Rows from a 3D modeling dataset

◆ ◆ ◆ ◆ ◆ ◆ ◆

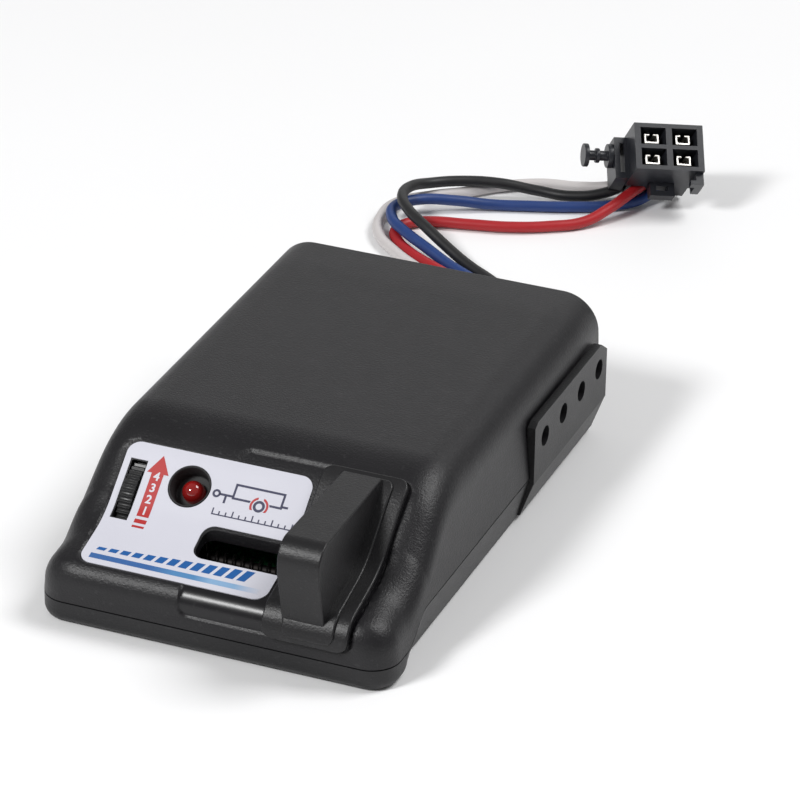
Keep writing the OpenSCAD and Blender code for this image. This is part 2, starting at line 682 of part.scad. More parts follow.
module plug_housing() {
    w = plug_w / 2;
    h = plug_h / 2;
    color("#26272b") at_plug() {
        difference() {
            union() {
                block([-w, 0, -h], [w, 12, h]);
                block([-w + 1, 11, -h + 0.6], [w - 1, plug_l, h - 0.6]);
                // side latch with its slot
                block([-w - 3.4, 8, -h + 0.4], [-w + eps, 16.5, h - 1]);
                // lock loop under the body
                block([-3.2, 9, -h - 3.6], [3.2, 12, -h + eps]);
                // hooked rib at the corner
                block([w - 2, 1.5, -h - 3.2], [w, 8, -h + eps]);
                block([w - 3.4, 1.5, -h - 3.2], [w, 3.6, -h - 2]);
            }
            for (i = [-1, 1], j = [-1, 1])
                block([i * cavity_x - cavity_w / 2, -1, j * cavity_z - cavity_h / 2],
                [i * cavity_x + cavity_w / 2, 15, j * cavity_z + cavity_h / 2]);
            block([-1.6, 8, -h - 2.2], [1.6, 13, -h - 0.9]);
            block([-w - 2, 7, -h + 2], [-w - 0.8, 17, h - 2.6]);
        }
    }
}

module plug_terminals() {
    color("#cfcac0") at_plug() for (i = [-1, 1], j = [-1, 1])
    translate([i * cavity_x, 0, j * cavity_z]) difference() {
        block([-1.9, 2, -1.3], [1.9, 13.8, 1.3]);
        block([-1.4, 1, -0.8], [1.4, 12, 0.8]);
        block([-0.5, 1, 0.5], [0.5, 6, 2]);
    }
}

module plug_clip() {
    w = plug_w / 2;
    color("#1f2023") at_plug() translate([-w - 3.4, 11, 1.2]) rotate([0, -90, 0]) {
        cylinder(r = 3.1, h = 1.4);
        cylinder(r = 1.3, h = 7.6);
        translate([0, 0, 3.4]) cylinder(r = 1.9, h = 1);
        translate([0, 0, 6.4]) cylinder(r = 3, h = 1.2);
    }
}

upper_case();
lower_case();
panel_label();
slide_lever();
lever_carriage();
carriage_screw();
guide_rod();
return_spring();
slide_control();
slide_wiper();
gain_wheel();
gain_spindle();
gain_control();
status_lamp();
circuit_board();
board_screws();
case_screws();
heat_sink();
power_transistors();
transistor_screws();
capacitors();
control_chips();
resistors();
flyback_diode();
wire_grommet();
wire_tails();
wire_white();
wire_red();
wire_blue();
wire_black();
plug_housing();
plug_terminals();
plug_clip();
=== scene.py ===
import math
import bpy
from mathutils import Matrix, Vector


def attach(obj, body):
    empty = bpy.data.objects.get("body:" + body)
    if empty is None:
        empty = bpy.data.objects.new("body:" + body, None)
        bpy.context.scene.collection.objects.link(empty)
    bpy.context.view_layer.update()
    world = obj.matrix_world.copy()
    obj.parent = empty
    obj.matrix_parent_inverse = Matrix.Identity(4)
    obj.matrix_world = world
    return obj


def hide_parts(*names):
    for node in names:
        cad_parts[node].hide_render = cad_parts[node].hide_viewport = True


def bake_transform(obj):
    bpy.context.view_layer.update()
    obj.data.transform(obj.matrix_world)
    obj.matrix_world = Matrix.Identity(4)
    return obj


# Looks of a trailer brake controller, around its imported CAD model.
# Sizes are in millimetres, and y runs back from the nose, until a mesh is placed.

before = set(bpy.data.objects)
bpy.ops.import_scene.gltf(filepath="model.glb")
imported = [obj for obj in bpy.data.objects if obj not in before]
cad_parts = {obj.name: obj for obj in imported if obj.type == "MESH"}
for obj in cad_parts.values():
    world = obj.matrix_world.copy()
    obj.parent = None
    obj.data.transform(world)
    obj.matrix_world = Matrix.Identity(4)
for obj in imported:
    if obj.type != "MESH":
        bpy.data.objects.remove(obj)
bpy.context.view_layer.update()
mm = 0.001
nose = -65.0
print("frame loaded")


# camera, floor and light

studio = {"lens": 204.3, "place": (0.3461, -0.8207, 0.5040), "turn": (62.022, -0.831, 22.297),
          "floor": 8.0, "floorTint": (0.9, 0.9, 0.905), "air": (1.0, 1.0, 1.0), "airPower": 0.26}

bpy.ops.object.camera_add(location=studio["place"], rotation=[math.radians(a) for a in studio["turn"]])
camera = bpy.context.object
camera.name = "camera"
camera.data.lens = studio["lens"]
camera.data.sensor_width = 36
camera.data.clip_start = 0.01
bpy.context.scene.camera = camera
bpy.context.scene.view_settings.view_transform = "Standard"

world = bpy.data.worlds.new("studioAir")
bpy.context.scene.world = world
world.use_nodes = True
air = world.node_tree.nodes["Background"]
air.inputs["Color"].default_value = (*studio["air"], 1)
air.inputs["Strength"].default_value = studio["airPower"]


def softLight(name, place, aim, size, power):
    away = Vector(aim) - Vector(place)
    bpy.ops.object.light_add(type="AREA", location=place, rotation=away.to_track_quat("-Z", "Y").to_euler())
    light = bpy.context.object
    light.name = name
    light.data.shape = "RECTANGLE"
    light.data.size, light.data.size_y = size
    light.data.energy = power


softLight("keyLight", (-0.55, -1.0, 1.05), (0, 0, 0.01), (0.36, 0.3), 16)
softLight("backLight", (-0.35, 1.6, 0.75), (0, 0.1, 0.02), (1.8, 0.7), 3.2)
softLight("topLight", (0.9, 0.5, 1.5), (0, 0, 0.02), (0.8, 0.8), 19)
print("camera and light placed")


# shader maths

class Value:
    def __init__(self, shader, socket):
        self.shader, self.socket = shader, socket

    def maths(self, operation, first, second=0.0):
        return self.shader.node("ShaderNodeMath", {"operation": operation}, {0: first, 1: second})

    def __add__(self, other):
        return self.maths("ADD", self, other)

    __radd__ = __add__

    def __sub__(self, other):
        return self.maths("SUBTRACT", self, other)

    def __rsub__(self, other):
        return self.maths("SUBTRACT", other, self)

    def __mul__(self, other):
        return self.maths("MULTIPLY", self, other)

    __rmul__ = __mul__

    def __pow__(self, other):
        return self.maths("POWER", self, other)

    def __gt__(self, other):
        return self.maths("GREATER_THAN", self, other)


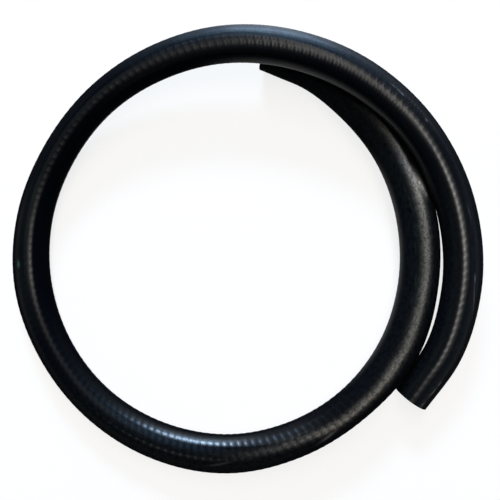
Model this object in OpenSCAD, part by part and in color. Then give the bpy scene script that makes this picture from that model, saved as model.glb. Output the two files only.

◆ ◆ ◆ ◆ ◆ ◆ ◆

YOUR TASK:
In the records above, find each line that holds the word "empty"; copy all such lines.

SOLUTION FOR THIS PROBLEM:
    empty = bpy.data.objects.get("body:" + body)
    if empty is None:
        empty = bpy.data.objects.new("body:" + body, None)
        bpy.context.scene.collection.objects.link(empty)
    obj.parent = empty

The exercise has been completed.